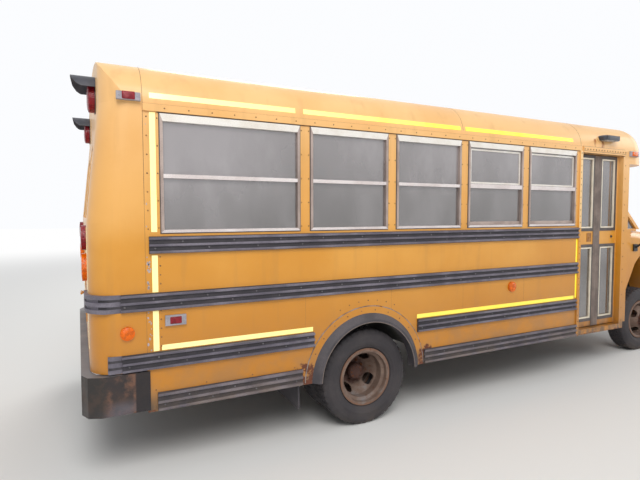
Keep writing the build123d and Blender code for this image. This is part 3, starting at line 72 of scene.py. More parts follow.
AXLE = middle("rear_tyres_right", 0)
FRONT_AXLE = middle("front_tyre_right", 0)
WHEEL_Z = middle("rear_tyres_right", 2)
HALF = box("rear_shell")[1].y
ROOF_TOP = box("roof")[1].z
EAVES = box("roof")[0].z
EDGE_R = 0.270
EDGE_Y = HALF - EDGE_R
CROWN_DROP = ROOF_TOP - EAVES
CROWN_R = (CROWN_DROP**2 + EDGE_Y**2 - EDGE_R**2) / (2 * (CROWN_DROP - EDGE_R))
REAR_SEAM = box("roof")[0].x
CAP_SEAM = box("roof")[1].x
REAR_FACE = box("rear_shell")[0].x
CAP_FRONT = box("front_cap")[1].x
SIDES = (-1, 1)


def at(station):
    """X of a station measured forward from the rear axle."""
    return AXLE + station


WINDOW_LOW, WINDOW_HIGH, SASH_BAR = 1.436, 2.155, 1.769
WINDOW_GAP, WINDOW_WIDTH = 0.083, 0.654
WINDOWS = [(at(-1.502), at(-0.576))]
for _ in range(4):
    start = WINDOWS[-1][1] + WINDOW_GAP
    WINDOWS.append((start, start + WINDOW_WIDTH))
DOOR_REAR, DOOR_FRONT = at(2.459), at(3.136)
DOOR_LOW, DOOR_HIGH = 0.385, 2.147
GUTTER_LOW = 2.163
TRIM_Y = HALF + 0.012
ARCH_X, ARCH_Z = at(-0.010), 0.325
BODY_FRONT = at(3.201)


# Materials, written with short names for the nodes

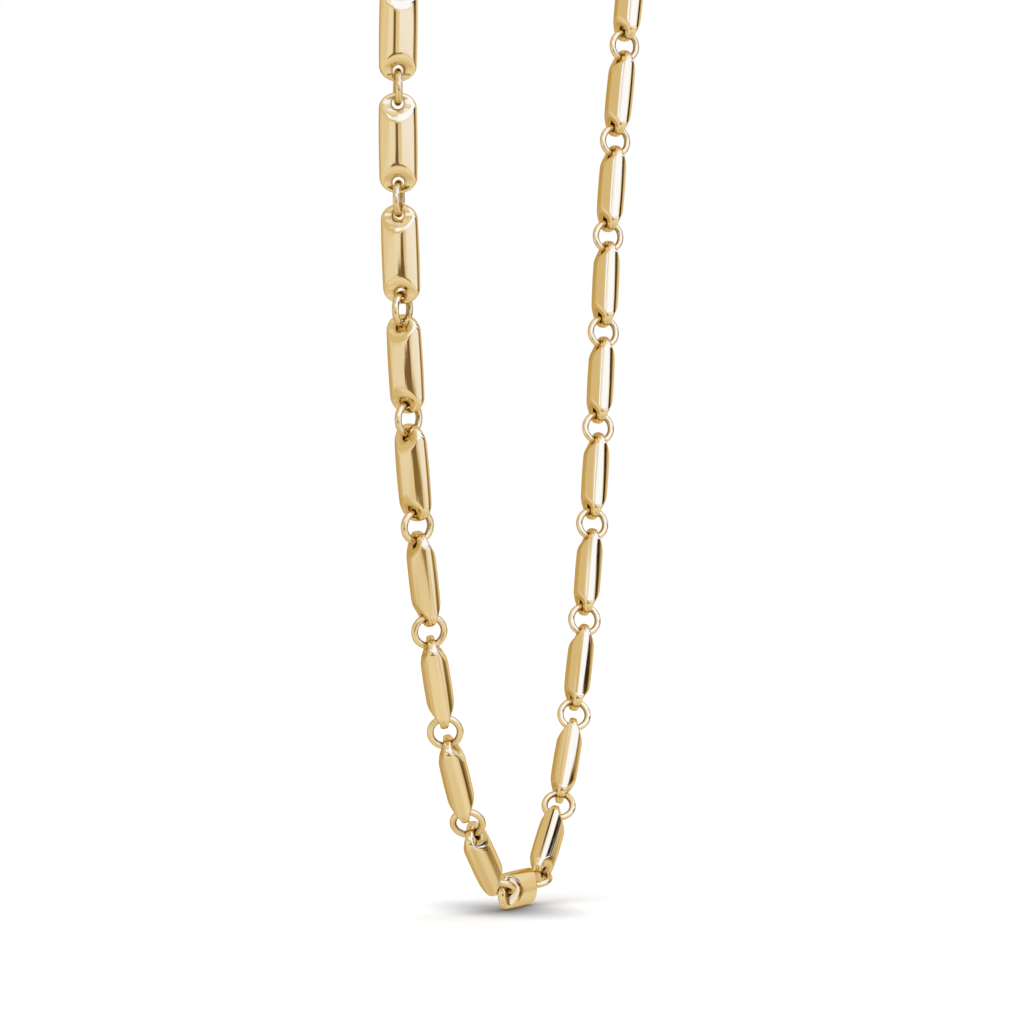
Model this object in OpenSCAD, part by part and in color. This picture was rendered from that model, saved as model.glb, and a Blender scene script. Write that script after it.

::::::::::

Problem statement =>
Repeat the material from above exactly, word for word.

Expected answer =>
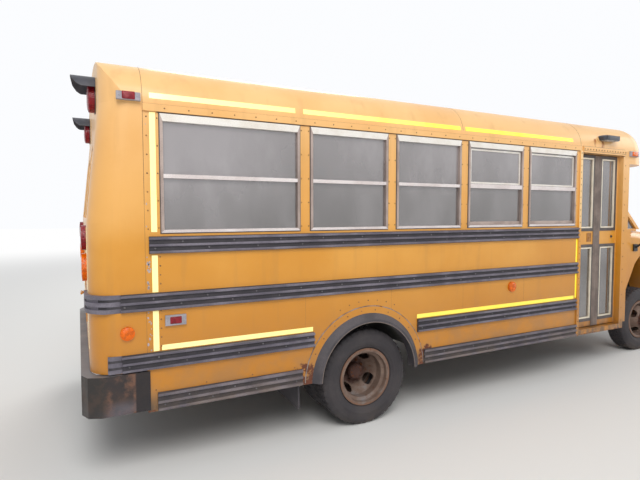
Keep writing the build123d and Blender code for this image. This is part 3, starting at line 72 of scene.py. More parts follow.
AXLE = middle("rear_tyres_right", 0)
FRONT_AXLE = middle("front_tyre_right", 0)
WHEEL_Z = middle("rear_tyres_right", 2)
HALF = box("rear_shell")[1].y
ROOF_TOP = box("roof")[1].z
EAVES = box("roof")[0].z
EDGE_R = 0.270
EDGE_Y = HALF - EDGE_R
CROWN_DROP = ROOF_TOP - EAVES
CROWN_R = (CROWN_DROP**2 + EDGE_Y**2 - EDGE_R**2) / (2 * (CROWN_DROP - EDGE_R))
REAR_SEAM = box("roof")[0].x
CAP_SEAM = box("roof")[1].x
REAR_FACE = box("rear_shell")[0].x
CAP_FRONT = box("front_cap")[1].x
SIDES = (-1, 1)


def at(station):
    """X of a station measured forward from the rear axle."""
    return AXLE + station


WINDOW_LOW, WINDOW_HIGH, SASH_BAR = 1.436, 2.155, 1.769
WINDOW_GAP, WINDOW_WIDTH = 0.083, 0.654
WINDOWS = [(at(-1.502), at(-0.576))]
for _ in range(4):
    start = WINDOWS[-1][1] + WINDOW_GAP
    WINDOWS.append((start, start + WINDOW_WIDTH))
DOOR_REAR, DOOR_FRONT = at(2.459), at(3.136)
DOOR_LOW, DOOR_HIGH = 0.385, 2.147
GUTTER_LOW = 2.163
TRIM_Y = HALF + 0.012
ARCH_X, ARCH_Z = at(-0.010), 0.325
BODY_FRONT = at(3.201)


# Materials, written with short names for the nodes

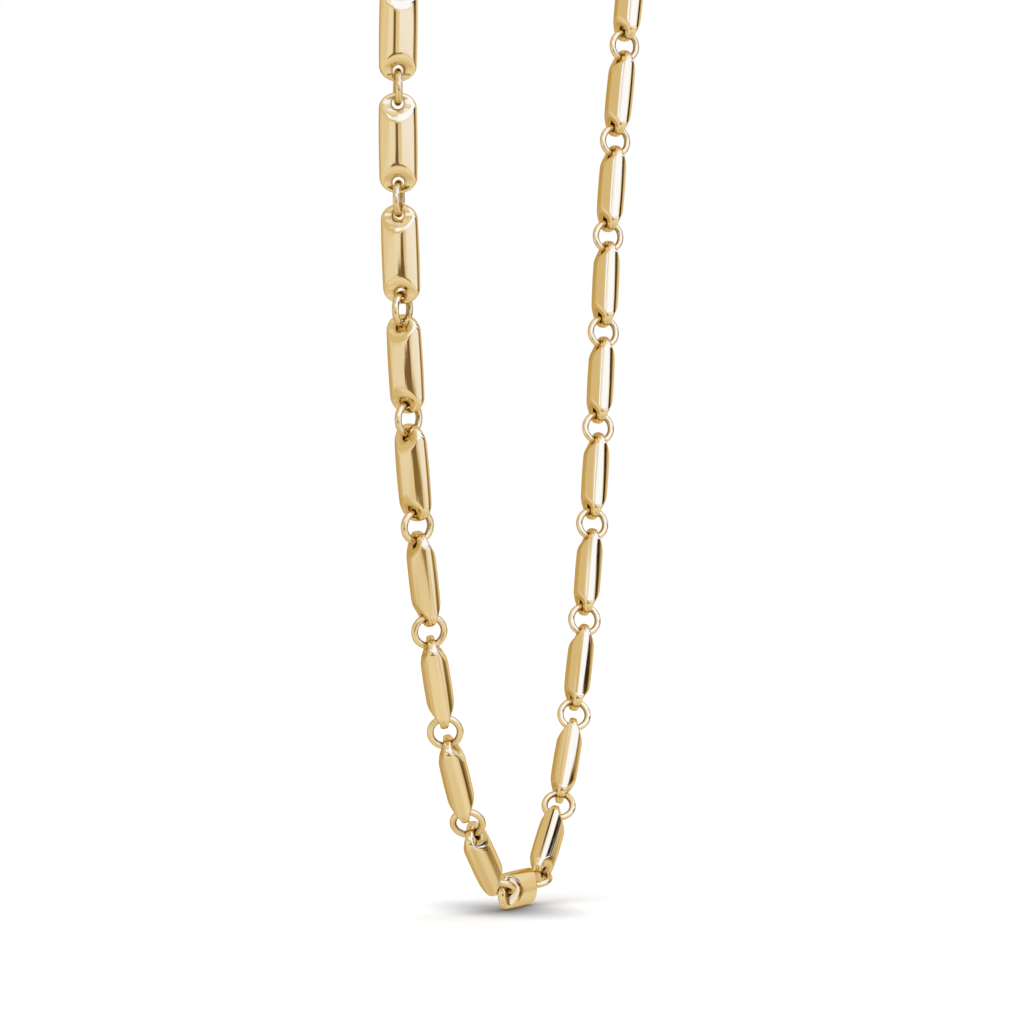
Model this object in OpenSCAD, part by part and in color. This picture was rendered from that model, saved as model.glb, and a Blender scene script. Write that script after it.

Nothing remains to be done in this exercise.